The Hardest Person to Lead

· Exercise:

o Think of the hardest person you’ve ever tried to lead or influence (options: child, spouse, parent, in-law, co-worker, boss, volunteer, etc.).

o What made them so? List whatever constituted a barrier to leading or influencing them – they were defensive, overbearing, delusional, self-righteous, lazy, etc.?

o Did you succeed in the end? If so, how? If not, why?
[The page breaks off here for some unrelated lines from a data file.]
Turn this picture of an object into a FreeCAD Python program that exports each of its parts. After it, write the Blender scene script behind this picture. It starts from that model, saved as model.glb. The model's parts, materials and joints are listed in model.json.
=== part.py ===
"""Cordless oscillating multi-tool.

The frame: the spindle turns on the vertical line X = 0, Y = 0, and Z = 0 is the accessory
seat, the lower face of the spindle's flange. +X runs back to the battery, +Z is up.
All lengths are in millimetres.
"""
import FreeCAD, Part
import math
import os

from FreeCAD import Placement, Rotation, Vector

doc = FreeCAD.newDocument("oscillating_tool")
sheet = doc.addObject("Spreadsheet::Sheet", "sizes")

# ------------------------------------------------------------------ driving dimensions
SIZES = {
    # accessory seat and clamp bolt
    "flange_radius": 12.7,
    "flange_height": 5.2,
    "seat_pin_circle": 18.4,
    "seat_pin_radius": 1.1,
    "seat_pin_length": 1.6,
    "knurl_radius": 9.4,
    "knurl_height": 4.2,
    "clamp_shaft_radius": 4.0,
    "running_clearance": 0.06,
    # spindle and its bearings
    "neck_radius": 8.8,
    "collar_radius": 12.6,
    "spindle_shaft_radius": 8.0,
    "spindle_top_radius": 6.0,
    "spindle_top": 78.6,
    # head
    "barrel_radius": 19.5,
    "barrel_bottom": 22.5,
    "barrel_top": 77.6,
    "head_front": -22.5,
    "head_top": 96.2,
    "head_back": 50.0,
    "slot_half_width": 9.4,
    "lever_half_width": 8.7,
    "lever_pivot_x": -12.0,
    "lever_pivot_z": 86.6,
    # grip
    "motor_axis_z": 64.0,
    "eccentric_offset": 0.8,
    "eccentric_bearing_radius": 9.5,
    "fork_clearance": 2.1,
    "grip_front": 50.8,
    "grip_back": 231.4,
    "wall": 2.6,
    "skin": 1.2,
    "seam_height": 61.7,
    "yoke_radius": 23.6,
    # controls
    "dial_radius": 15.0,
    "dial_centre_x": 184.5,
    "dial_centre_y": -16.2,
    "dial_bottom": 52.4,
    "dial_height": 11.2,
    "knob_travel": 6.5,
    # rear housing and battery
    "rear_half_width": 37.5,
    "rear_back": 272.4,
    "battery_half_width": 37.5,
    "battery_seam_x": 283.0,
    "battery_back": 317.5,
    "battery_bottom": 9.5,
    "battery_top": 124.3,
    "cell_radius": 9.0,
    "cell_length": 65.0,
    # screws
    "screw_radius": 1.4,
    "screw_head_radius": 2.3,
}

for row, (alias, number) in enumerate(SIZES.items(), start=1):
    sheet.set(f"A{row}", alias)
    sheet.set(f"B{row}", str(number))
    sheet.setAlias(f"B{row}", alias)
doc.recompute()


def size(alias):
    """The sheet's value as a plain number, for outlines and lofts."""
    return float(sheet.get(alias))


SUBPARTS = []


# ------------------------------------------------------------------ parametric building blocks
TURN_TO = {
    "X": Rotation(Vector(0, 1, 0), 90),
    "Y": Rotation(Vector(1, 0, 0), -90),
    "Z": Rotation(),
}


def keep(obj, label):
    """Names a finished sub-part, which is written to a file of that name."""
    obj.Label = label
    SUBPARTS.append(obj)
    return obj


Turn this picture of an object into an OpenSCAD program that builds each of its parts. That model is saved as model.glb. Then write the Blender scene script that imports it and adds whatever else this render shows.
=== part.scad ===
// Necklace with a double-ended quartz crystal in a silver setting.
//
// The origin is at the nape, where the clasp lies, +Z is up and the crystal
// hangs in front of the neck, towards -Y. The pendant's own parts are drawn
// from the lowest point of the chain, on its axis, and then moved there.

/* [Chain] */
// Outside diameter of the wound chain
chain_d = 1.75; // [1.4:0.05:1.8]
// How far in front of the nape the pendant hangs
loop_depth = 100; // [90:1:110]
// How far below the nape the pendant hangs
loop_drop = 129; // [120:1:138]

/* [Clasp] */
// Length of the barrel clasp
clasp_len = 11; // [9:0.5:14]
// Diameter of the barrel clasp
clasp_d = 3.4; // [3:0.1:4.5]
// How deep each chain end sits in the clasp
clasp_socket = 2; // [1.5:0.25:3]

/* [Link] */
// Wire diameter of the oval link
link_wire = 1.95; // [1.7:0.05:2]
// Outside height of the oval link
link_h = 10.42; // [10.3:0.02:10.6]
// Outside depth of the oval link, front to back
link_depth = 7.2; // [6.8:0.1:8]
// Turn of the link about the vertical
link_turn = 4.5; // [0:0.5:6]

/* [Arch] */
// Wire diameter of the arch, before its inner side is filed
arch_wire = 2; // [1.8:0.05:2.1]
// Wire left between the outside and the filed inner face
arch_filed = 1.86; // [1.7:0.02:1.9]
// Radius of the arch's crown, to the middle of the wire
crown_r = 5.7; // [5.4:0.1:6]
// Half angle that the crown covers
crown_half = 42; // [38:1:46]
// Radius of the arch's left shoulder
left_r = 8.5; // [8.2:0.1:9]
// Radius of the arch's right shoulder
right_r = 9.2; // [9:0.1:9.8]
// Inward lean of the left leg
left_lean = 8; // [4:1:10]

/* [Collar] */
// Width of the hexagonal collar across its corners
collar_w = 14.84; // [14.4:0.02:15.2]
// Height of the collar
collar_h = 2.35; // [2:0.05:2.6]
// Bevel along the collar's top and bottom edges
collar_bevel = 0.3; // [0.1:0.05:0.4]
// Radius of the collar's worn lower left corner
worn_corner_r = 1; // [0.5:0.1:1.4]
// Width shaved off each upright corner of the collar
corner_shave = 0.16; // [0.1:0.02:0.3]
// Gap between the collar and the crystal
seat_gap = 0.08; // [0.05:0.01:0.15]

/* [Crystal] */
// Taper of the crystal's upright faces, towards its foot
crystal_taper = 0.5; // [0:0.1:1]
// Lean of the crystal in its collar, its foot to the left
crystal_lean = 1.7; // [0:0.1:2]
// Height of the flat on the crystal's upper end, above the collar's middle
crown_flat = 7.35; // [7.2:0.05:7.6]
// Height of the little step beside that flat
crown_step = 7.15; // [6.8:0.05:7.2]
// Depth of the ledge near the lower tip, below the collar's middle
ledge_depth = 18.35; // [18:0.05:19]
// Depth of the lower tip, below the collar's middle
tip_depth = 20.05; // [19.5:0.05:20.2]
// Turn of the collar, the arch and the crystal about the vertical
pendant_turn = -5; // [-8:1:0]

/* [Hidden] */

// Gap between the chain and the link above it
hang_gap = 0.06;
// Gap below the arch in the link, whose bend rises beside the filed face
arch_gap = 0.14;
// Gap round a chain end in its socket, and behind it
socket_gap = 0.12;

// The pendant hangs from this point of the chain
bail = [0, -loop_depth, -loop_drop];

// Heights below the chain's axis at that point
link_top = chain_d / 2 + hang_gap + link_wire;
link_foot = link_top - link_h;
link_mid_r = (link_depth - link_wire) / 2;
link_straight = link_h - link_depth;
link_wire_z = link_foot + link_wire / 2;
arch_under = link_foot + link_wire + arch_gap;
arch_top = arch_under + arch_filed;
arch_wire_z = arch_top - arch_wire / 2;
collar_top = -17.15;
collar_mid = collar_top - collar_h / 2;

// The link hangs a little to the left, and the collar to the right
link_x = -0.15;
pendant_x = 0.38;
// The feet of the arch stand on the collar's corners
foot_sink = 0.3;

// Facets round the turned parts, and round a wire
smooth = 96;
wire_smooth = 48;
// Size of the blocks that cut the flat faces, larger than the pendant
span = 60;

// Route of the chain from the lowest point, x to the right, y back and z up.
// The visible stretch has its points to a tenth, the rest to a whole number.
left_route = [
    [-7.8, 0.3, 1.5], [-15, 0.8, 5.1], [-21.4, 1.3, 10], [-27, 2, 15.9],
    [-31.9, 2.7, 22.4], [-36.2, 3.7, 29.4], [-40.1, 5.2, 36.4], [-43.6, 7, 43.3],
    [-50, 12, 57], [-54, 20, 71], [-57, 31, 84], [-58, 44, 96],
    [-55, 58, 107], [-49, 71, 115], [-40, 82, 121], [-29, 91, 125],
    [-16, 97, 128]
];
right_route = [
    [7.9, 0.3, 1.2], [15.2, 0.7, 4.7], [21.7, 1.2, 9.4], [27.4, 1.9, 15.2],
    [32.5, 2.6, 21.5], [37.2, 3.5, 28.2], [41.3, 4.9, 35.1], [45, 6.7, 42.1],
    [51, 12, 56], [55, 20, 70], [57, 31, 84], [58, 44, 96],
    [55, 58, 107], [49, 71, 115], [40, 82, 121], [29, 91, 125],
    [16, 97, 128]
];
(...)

· A Non-Exhaustive List of Hard-to-Lead People (in no particular order):

o The Maverick

o The Whiner

o The Blamer

o The Saboteur

o The Contrarian

o The Connoisseur

o The Know-it-All

o The Topper

o The Exaggerator/Minimizer

o The Passive Aggressive

o The Entitled

o The Spoil-Sport

o The Sloth

o The Stickler

o The Deluded

· The Greatest of These:

o You. Me

o Cf. Mark 10:42ff

o The James, John & Peter Syndrome: the ones who want to lead – who, indeed, Jesus appoints to lead – struggle most with self-leadership: boastfulness, anger, jealousies, emotional immaturity, promises they don’t deliver on, using power to serve their own agenda, etc.

· Exercise:

o Take 5 minutes & write down every reason you can think of why you are the hardest person to lead; then take 5 minutes and discuss in groups of 3

· A Non-Exhaustive List of Traits of those Hardest to Lead (in no particular order):

o We judge others by their actions and ourselves by our intentions

o We routinely overestimate our contribution and underestimate the contribution of others

o We routinely feel under-appreciated

o We routinely are tired, stressed, distracted and over-extended

o We are experts at avoiding our deeper selves

o We are experts at making excuses for ourselves

o We routinely mistake rhetoric for action: froth instead of elbow grease

o We routinely operate out of our insecurities

o We routinely allow accomplishment to create complacency and failure to create fatalism

o We routinely use busyness to camouflage our lack of effectiveness

o Most of us build our house (rather than pitch a tent) on the OK Plateau

o Most of us are thrust into leadership roles with insufficient preparation; we tend to cover the gap by faking it

o Most of us have behaviors, often hidden from our own sight, that are counter-productive to our stated beliefs and principles

o We typically measure ourselves by ourselves (cf. 2 Cor. 10:12): we lack an outside, objective gauge for our spiritual, emotional, vocational growth

o Most of our defensive &/or evasive when called on any of this

· A Few Biblical Examples:

o Moses: lifelong impulse to knee-jerk, flinch, and quit

o David: lifelong lack of self-awareness: wisdom for other people’s problems, blindness toward his own (i.e., 2 Samuel 11 & 14)

o Peter: rhetoric trumps action

· The Good News:

o Christ sets us free: shame, fear, evasion (Christ answers resolutely, and helps us answer, “Where are you?” the first question God asks man (Gen 3). He sets us free to answer: “Here I am” (Is 6))

o Spirit makes us the leaders who lead ourselves first: Spirit reminds us of Christ’s Truth, conforms us to Christ’s character, gifts us with Christ’s abilities, and grows in Christ-likeness. The greatest self-leadership move: be led by the Spirit (Gal. 5)

End:

King of Prussia meets an old man who is king over himself

Question: Do you agree or disagree that you are your hardest person to lead? What would you add to the list of reasons why?